When nine thriving Chinese universities banded together late last year to create an elite consortium informally known as China's Ivy League, the development seemed only natural for an education-loving nation that ardently embraces the view that world-class universities drive economic growth. Today, China is "Exhibit A" in the emergence of a new and increasingly freewheeling global university marketplace.
At the same time, China's impressive higher education progress has made it a symbol of what some see as the competitive threat posed by rising academic powers around the world. Such worries are unwarranted, but it is perhaps no surprise that they have become commonplace, given the surge of academic activity in China and beyond.
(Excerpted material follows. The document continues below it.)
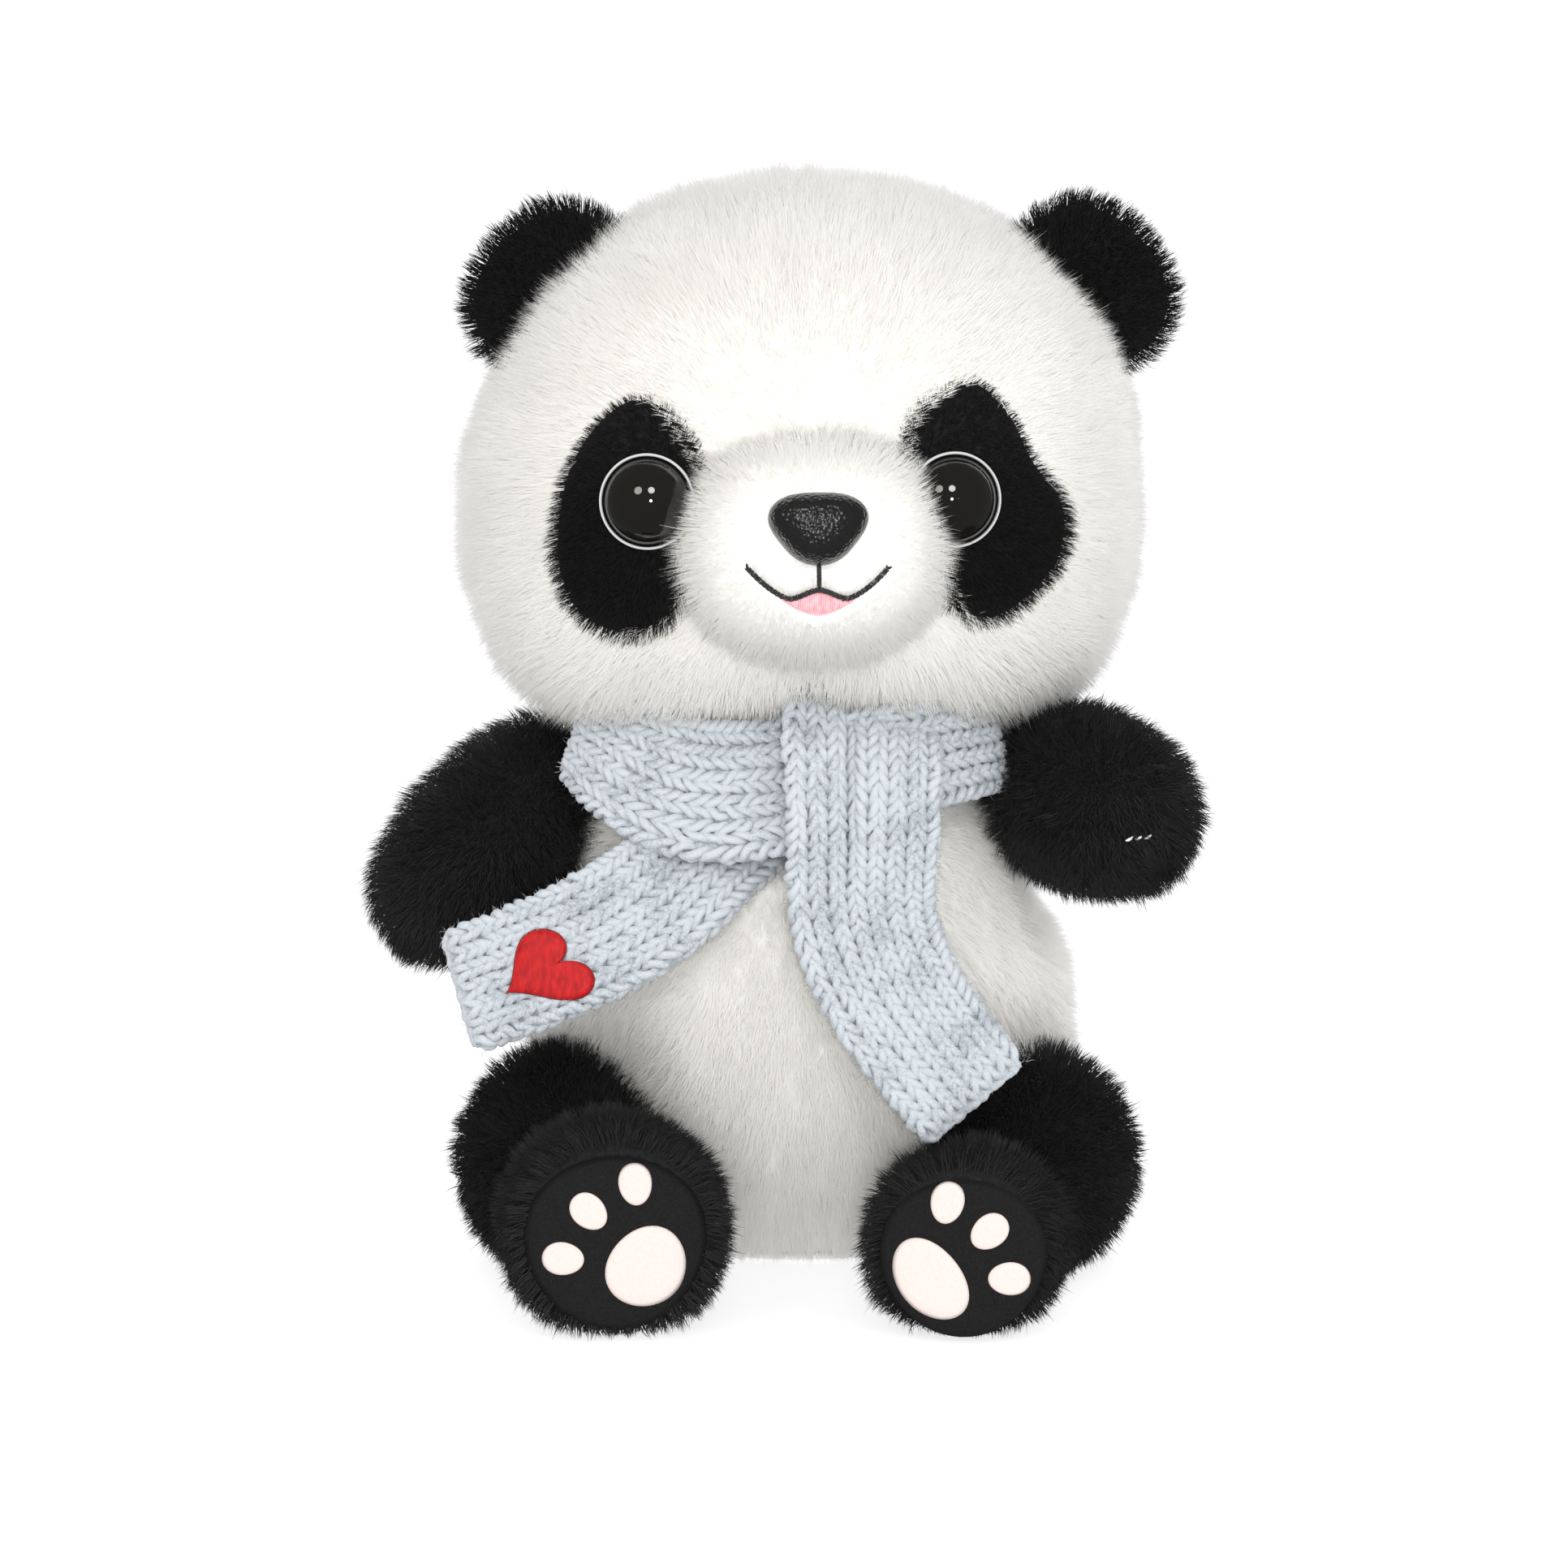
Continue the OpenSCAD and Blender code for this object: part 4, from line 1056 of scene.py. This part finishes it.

Long known primarily as the world's largest exporter of students, China is now doing much more to build its human capital at home. In addition to expanding the quantity and quality of its own universities, it is forging partnerships with Western universities that operate programmes in China. And it has lured home some academics who left for the West, but who now find appealing opportunities in newly revitalised universities.
Moreover, China is not alone. The yearning to create competitive universities is also vividly on display in Singapore, which seeks to become a world-renowned educational hub and has brought in numerous Western partners, including the Massachusetts Institute of Technology. South Korea, for its part, is creating what amounts to an academic free-trade zone in a 52,000-acre complex near Incheon International airport, playing host to branch campuses of many Western universities.
Nor is academic globalisation confined to Asia. The lavishly funded King Abdullah University of Science and Technology opened in Saudi Arabia last year, seeking to join the top ranks of world scholarship via alliances with the likes of Imperial College London and Stanford University. KAUST is also taking advantage of the new global talent market, poaching its first president, Choon Fong Shih, from the National University of Singapore.
In Western Europe, too, governments are eager to resuscitate once-great universities that have descended into mediocrity. Germany and France are engaged in sweeping and controversial efforts to move from a failed egalitarian financing regime to one in which universities compete for significant government funding. This shift, policymakers hope, will bring a small number of institutions up to a world-class standard.
Yet even as competition, university partnerships, global league tables and scholarly mobility spread, academic globalisation periodically inspires resistance. In the UK, Ian Gow, the founding president of the University of Nottingham's Ningbo campus in China, warns in a report issued by the think-tank Agora that China's partnerships with UK universities are a one-sided effort to benefit from Britain's science and technology strengths. "British institutions must stop viewing this aggressively ambitious country through rose-tinted spectacles," he cautions.
In a different but related vein, during his campaign for the presidency, Barack Obama spoke of the dangers to the US of lagging behind Asian nations in the production of engineering PhDs. Malaysia and India, more overtly restrictionist nations, have placed limits, respectively, on foreign students and foreign university branches.
Some warnings about the rise of foreign educational powers may be rhetorical pretexts for greater funding. But protectionist attitudes and actions have consequences. Robert Dingwall, director of the Institute for Science and Society at the University of Nottingham, has noted that visa barriers are not just a problem for nations that may benefit from the brainpower of foreign students and professors, but for the whole enterprise of international research collaboration. When bureaucracy interferes with academic mobility, "this vision for a world without borders where knowledge flows freely is not matched by the free movement of people", he said.
The first step towards sustaining university globalisation is to understand that, for the West, the growing strengths of overseas universities are an opportunity, not a threat. Similarly, developing nations can only benefit from the exchange of ideas and people brought by global academic competition. Why? Because, as economists often note, knowledge is a public good that many individuals and nations can use. Gains for one country need not harm others - quite the contrary. Thus, a turbocharged university system that produces more well-educated Chinese and more significant research discoveries is good, not bad, for the rest of the world. Left unimpeded, the growing global network of researchers, students and universities, with all the innovation and economic growth it stands to generate, seems sure to become a win-win proposition of ever-greater magnitude for all concerned.